◆ WRITTEN REQUEST
Copy exactly the block of lines between the one containing "const charger = group(...chargerPieces());" and the one containing "before = set(bpy.data.objects)", inclusive.
# Start of SOURCE EXCERPT
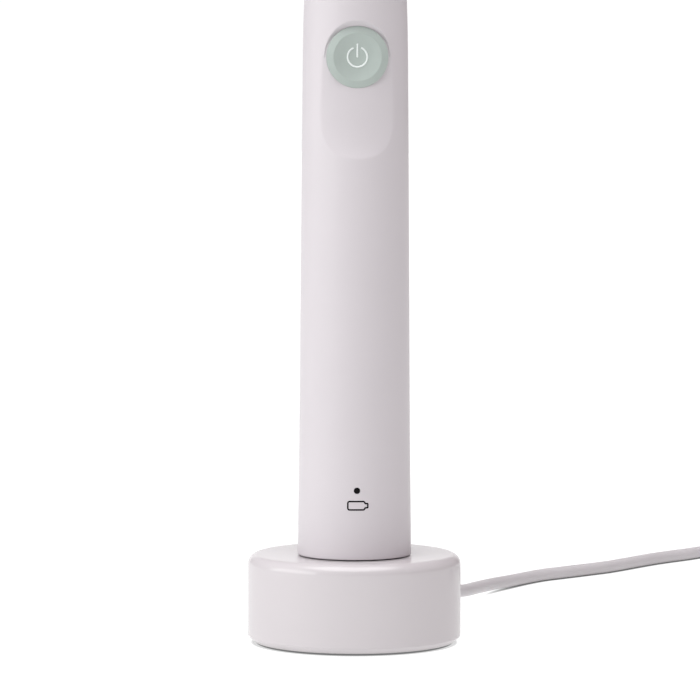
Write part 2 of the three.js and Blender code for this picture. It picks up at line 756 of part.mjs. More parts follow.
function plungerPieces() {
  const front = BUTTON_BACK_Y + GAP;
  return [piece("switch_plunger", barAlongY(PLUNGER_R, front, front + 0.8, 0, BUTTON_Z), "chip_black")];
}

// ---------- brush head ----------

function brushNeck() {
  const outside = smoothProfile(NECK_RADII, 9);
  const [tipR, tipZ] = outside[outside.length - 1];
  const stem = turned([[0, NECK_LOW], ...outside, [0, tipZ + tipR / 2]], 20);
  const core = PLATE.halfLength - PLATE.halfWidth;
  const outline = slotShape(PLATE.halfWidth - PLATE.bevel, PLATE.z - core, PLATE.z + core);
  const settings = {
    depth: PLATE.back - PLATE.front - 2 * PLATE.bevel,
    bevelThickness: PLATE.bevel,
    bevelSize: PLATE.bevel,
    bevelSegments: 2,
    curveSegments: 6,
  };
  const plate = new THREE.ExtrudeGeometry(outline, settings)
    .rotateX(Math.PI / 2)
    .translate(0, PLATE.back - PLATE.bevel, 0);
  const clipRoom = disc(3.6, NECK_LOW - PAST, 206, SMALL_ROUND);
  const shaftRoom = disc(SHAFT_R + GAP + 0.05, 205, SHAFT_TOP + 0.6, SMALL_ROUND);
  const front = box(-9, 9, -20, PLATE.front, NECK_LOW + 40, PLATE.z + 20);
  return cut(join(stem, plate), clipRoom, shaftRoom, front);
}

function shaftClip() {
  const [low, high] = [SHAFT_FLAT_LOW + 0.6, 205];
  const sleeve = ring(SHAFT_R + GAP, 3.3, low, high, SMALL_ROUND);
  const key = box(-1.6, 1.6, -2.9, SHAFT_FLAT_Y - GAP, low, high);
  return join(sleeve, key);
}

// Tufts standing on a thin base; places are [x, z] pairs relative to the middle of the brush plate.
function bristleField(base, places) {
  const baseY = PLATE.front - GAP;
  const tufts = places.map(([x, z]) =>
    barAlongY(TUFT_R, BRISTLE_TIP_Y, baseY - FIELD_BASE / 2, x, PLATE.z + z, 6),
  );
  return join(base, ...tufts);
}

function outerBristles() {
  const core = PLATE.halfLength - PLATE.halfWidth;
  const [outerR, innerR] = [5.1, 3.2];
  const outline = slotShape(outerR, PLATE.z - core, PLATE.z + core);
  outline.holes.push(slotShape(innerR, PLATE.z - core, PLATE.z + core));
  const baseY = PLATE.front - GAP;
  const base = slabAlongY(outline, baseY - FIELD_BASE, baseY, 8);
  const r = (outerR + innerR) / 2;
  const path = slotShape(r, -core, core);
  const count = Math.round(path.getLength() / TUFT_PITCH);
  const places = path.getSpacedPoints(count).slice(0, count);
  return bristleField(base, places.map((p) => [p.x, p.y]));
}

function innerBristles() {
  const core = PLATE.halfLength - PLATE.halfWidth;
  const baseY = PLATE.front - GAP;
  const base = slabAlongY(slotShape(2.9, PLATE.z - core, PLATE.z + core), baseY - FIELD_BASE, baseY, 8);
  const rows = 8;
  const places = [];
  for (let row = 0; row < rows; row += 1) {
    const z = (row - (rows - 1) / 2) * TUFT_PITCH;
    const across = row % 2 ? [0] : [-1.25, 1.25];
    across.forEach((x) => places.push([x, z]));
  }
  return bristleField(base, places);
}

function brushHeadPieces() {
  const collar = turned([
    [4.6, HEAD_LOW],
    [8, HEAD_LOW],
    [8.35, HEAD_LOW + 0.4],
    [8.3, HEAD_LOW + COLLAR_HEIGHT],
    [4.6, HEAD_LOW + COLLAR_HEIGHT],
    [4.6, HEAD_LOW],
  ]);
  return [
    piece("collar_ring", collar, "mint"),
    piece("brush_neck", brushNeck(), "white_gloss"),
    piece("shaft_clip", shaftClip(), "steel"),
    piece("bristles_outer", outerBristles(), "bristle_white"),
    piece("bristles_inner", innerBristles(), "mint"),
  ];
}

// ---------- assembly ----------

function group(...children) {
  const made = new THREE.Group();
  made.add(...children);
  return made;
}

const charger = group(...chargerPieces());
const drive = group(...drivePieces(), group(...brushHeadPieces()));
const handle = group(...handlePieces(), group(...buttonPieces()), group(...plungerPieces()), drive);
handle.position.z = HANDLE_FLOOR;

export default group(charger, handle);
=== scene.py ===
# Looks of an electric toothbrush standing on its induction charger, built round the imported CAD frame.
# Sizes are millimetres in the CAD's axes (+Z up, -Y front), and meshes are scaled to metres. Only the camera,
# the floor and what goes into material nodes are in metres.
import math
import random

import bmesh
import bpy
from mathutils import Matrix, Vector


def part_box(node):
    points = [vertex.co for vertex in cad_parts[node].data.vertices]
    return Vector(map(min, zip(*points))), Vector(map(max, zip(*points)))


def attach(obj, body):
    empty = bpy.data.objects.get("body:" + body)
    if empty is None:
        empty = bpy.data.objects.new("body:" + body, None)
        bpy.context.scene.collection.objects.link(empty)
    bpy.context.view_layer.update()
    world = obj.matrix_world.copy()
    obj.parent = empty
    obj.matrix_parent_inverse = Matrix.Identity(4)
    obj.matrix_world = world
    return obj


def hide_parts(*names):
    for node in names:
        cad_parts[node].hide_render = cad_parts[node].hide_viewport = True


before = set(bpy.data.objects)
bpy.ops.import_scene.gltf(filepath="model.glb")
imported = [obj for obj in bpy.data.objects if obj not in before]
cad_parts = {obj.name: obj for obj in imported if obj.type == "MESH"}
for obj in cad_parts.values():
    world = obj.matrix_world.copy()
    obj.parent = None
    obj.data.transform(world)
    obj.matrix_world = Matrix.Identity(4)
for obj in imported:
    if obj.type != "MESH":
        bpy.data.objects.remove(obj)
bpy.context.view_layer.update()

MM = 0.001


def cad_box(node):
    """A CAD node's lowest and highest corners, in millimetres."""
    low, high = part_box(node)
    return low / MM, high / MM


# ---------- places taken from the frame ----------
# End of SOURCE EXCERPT
◆ RESULT
const charger = group(...chargerPieces());
const drive = group(...drivePieces(), group(...brushHeadPieces()));
const handle = group(...handlePieces(), group(...buttonPieces()), group(...plungerPieces()), drive);
handle.position.z = HANDLE_FLOOR;

export default group(charger, handle);
=== scene.py ===
# Looks of an electric toothbrush standing on its induction charger, built round the imported CAD frame.
# Sizes are millimetres in the CAD's axes (+Z up, -Y front), and meshes are scaled to metres. Only the camera,
# the floor and what goes into material nodes are in metres.
import math
import random

import bmesh
import bpy
from mathutils import Matrix, Vector


def part_box(node):
    points = [vertex.co for vertex in cad_parts[node].data.vertices]
    return Vector(map(min, zip(*points))), Vector(map(max, zip(*points)))


def attach(obj, body):
    empty = bpy.data.objects.get("body:" + body)
    if empty is None:
        empty = bpy.data.objects.new("body:" + body, None)
        bpy.context.scene.collection.objects.link(empty)
    bpy.context.view_layer.update()
    world = obj.matrix_world.copy()
    obj.parent = empty
    obj.matrix_parent_inverse = Matrix.Identity(4)
    obj.matrix_world = world
    return obj


def hide_parts(*names):
    for node in names:
        cad_parts[node].hide_render = cad_parts[node].hide_viewport = True


before = set(bpy.data.objects)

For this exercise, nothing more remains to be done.